Des épaves appartenant à VENDEE ont aussi été recueillies parmi celles de CAP BRETON. Il n’y avait pas de survivants de VENDEE.
L’INES, que j’ai rencontré en ralliant La Pallice m’a informé que MARIE THERESE et HALLGJERD étaient entrés en Gironde.
Je signale l’attitude énergique et le sang froid de l’équipage pendant les recherches et le sauvetage. Une mention spéciale est à faire aux gradés qui ont facilité ma tâche par leur dévouement. Tous ont accompli leur devoir avec la plus grande abnégation et sans défaillance.
Rapport du CV SOULEZ, chef de division des patrouilleurs au VA Préfet Maritime de Rochefort
Torpillage probable, bien que l’hypothèse d’une mine ne puisse être écartée.
Rien n’a été vu, malgré une bonne veille sur CAP BRETON.
La formation du convoi était correcte, mais la faible vitesse du dernier bâtiment rendait la ligne trop longue, obligeant FLAMANT à se tenir loin de la tête, ce qui a retardé son intervention.
FLAMANT, chef d’escorte a bien conduit son convoi et a pris les mesures judicieuses appropriées.
INES a fait preuve d’inertie et d’indécision. Je remplace le maître de manœuvre CAPENNE dans son commandement car il est trop mou. Il a en effet agi avec mollesse dans la recherche du sous-marin et a perdu le reste du convoi, n’ayant pas modifié sa route. Les deux bâtiments rescapés sont arrivés en Gironde sans qu’il en eût connaissance.
Conduite du maître pilote POULOU et du capitaine LAURENT digne d’éloges. Ils se sont montrés énergiques. Leur attitude et les mesures qu’ils ont prises ont assuré le salut des survivants.

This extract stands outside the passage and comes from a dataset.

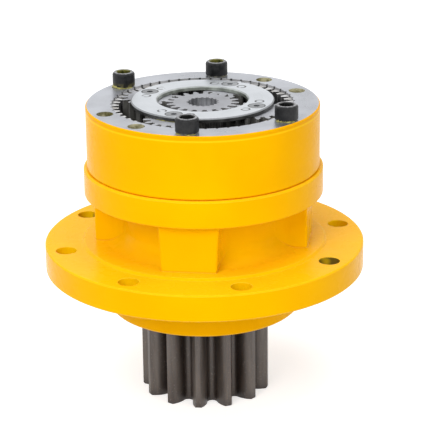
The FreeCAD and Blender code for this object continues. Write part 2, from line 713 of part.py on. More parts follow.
def oil_seal():
    """Pressed-in shell with a web down to the lip on the sleeve."""
    z = HUB_Z + SEAL_INSET
    lip_r = SLEEVE_R + SEAL_LIP_GAP
    outline = [(lip_r, z), (LOWER_CUP_R, z), (LOWER_CUP_R, z + SEAL_W)]
    outline += [(LOWER_CUP_R - SEAL_WALL, z + SEAL_W), (LOWER_CUP_R - SEAL_WALL, z + SEAL_WALL)]
    outline += [(lip_r, z + SEAL_WALL)]
    return turned(outline)


def lock_nut():
    body = disc(NUT_R, UPPER_CONE_TOP_Z, NUT_H)
    cuts = [disc(NUT_SEAT_R, UPPER_CONE_TOP_Z - 1, NUT_H + 2)]
    for angle in spaced(NUT_SLOT_COUNT):
        slot = Part.makeBox(
            2 * NUT_SLOT_DEPTH,
            NUT_SLOT_W,
            NUT_H + 2,
            Vector(NUT_R - NUT_SLOT_DEPTH, -NUT_SLOT_W / 2, UPPER_CONE_TOP_Z - 1),
        )
        slot.rotate(Vector(0, 0, 0), Vector(0, 0, 1), math.degrees(angle))
        cuts.append(slot)
    return body.cut(cuts)


# Write one file for each piece
def build():
    pieces = {
        "casing": casing(),
        "ring_gear": ring_gear(),
        "ring_gear_screws": ring_gear_screws(),
        "oil_plug": oil_plug(),
        "lower_bearing_cup": LOWER_BEARING.cup(),
        "lower_bearing_rollers": LOWER_BEARING.rollers(),
        "lower_bearing_cone": LOWER_BEARING.cone(),
        "upper_bearing_cup": UPPER_BEARING.cup(),
        "upper_bearing_rollers": UPPER_BEARING.rollers(),
        "upper_bearing_cone": UPPER_BEARING.cone(),
        "oil_seal": oil_seal(),
        "seal_sleeve": seal_sleeve(),
        "output_pinion_shaft": output_pinion_shaft(),
        "bearing_lock_nut": lock_nut(),
        "second_stage_carrier": second_carrier(),
        "second_stage_planet_pins": second_planet_pins(),
        "second_stage_sun_gear": second_sun_gear(),
        "first_stage_carrier": first_carrier(),
        "first_stage_planet_pins": first_planet_pins(),
        "side_plate": side_plate(),
        "side_plate_screws": side_plate_screws(),
        "input_sun_gear": input_sun_gear(),
    }
    for k, angle in enumerate(spaced(PLANET1_COUNT, CARRIER1_ANGLE)):
        pieces["first_stage_planet_%d" % (k + 1)] = planet(
            PLANET1_TEETH, FLANK1_POINT_COUNT, ORBIT1_R, angle, PIN1_R + PIN_FIT, PLANET1_Z, STAGE1_FACE
        )
    for k, angle in enumerate(spaced(PLANET2_COUNT, CARRIER2_ANGLE)):
        pieces["second_stage_planet_%d" % (k + 1)] = planet(
            PLANET2_TEETH, FLANK2_POINT_COUNT, ORBIT2_R, angle, PIN2_R + PIN_FIT, PLANET2_Z, STAGE2_FACE
        )
    for name, shape in pieces.items():
        shape.exportStep("parts/%s.step" % name)


build()
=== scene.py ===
import json
import math
import random

import bmesh
import bpy
from mathutils import Matrix, Vector
from mathutils.geometry import tessellate_polygon


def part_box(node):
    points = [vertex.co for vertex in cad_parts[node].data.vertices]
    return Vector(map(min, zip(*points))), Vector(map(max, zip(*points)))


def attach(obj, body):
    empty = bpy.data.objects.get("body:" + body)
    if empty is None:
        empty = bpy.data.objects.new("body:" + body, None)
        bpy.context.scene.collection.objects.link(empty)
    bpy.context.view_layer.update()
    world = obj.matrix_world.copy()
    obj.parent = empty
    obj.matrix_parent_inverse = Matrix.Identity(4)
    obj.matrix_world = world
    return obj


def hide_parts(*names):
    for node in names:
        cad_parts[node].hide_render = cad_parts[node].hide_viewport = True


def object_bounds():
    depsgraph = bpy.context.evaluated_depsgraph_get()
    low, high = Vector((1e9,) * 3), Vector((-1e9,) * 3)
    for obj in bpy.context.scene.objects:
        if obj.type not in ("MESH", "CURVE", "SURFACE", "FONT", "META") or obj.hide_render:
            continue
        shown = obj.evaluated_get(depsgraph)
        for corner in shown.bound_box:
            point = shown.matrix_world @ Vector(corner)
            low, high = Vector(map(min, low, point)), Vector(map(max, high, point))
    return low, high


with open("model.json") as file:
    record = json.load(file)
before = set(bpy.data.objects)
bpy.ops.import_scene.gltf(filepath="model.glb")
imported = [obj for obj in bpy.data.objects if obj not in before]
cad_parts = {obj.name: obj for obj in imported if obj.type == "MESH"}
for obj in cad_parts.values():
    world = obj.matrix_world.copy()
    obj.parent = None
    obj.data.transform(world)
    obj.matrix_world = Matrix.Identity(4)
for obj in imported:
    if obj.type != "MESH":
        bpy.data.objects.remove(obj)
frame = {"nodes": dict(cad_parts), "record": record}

CAD_BOX = [list(corner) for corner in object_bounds()]
NODES = frame["nodes"]
AXIS = Vector((0, 0, 0))

# Where the photograph was taken from
AZIMUTH = math.radians(8.4)
DISTANCE = 1.9147
HEIGHT = 0.7309
TILT = math.radians(19.4)
PAN = math.radians(0.253)
ROLL = math.radians(-0.673)
SENSOR = 36.0
LENS = 161.6
CLIP_END = 20.0

# Ring gear: its toothing lies sunk under the face, and the gaps run on into the recess wall
RING_LOW, RING_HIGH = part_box("ring_gear")
RING_R = RING_HIGH.x
FACE_Z = RING_HIGH.z
RING_FOOT_Z = RING_LOW.z
RING_EDGE = 0.0014
SEAM_EDGE = 0.0012
RING_STEPS = 240
TEETH = 52
PITCH_R = 0.091
PRESSURE_ANGLE = math.radians(20)
FIRST_GAP = math.radians(3)
BACKLASH = 0.0001
FLANK_RADII = (0.0878, 0.0890, 0.0902, 0.0915, 0.0930, 0.0942, 0.0952)
RECESS_R = FLANK_RADII[-1]
RECESS_DEPTH = 0.0029
NOTCH_R = 0.0968

# Screws and free holes in the ring's face
SCREW_ORBIT = 0.108
SCREW_ANGLES = (90, 150, 270, 330)
FREE_HOLE_ANGLES = (30, 60, 210, 240)
HOLE_R = 0.00875
HOLE_STEPS = 60

# One screw: its shank, its knurled head and the socket in it; insets are from the head's radius
SCREWS_LOW, SCREWS_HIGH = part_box("ring_gear_screws")
SCREW_STEPS = 144
SHANK_R = 0.008
SHANK_LEN = FACE_Z - SCREWS_LOW.z
SHANK_EDGE = 0.001
CENTRE_R = 0.001
HEAD_R = 0.012
HEAD_H = SCREWS_HIGH.z - FACE_Z
FOOT_INSET = 0.0009
FOOT_INSETS_AND_RISES = ((FOOT_INSET, 0.0), (0.0008, 0.0008), (0.0002, 0.0012))
KNURLS = 36
KNURL_DEPTH = 0.00022
KNURLS_FROM_FOOT = 0.0016
KNURLS_FROM_TOP = 0.0024
RIM_INSETS_AND_DROPS = ((0.0002, 0.0019), (0.0003, 0.0016), (0.0015, 0.0003), (0.0018, 0.0))
SOCKET_AF = 0.014
SOCKET_DEPTH = 0.008
SOCKET_EDGE_W = 0.0012
SOCKET_EDGE_H = 0.0006
DRILL_POINT = 0.0015
TURN_BETWEEN_SCREWS = math.radians(37)

# Side plate: walls nearer the axis than the first radius are its bore's, those past the second its rim's
PLATE_LOW, PLATE_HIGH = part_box("side_plate")
BORE_SIDE_R = 0.055
RIM_SIDE_R = 0.065

# Punched rings beside the side plate's screws, and the seats of those screws; painted shade darkens the
# rings and the gaps round the heads
PLATE_SCREW_ANGLE = math.radians(70.4)
MARK_ORBIT = 0.0605
MARK_ANGLE = math.radians(15.5)
MARK_R = 0.0043
SEAT_ORBIT = 0.063
SEAT_R = 0.00875

# Casing flange, sun gear and planets
FLANGE_ORBIT = 0.150
FLANGE_HOLE_R = 0.011
BARE_HOLES_ANGLE = math.radians(157.5)
SPLINE_R = 0.019
FIRST_PLANETS = 4

# Painted shade on the ring gear: a band under its face, and a painted highlight on the ridge that ends
# it
SHADE_BAND_DROP = 0.0046
HIGHLIGHT_RIDGE_DROP = 0.0050
HIGHLIGHT_RIDGE_W = 0.0014
PAINT_WANDER = 0.0012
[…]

FLAMANT n’a rien vu de VENDEE et n’a appris sa perte que par les rescapés de CAP BRETON.
Récompenses proposées
Témoignage de satisfaction
LAURENT Adolphe Capitaine
LE BOURDAIS Théophile 2e capitaine
POULOU Pilote de la flotte
JEAN-BAPTISTE Paul Chef mécanicien
BOUYE Edouard QM canonnier
ALAIZOLA Saturnin Chauffeur
ORDOQUI Martin Chauffeur
VIGNEC Jean Baptiste Matelot
Cramponnés à des épaves pendant une nuit obscure, ont travaillé avec énergie à la construction d’un radeau de fortune.
Le sous-marin attaquant
C’était donc l’UB 103 du Kptlt Paul Hundius, qui devait disparaître un mois plus tard avec tout son équipage au large des Flandres.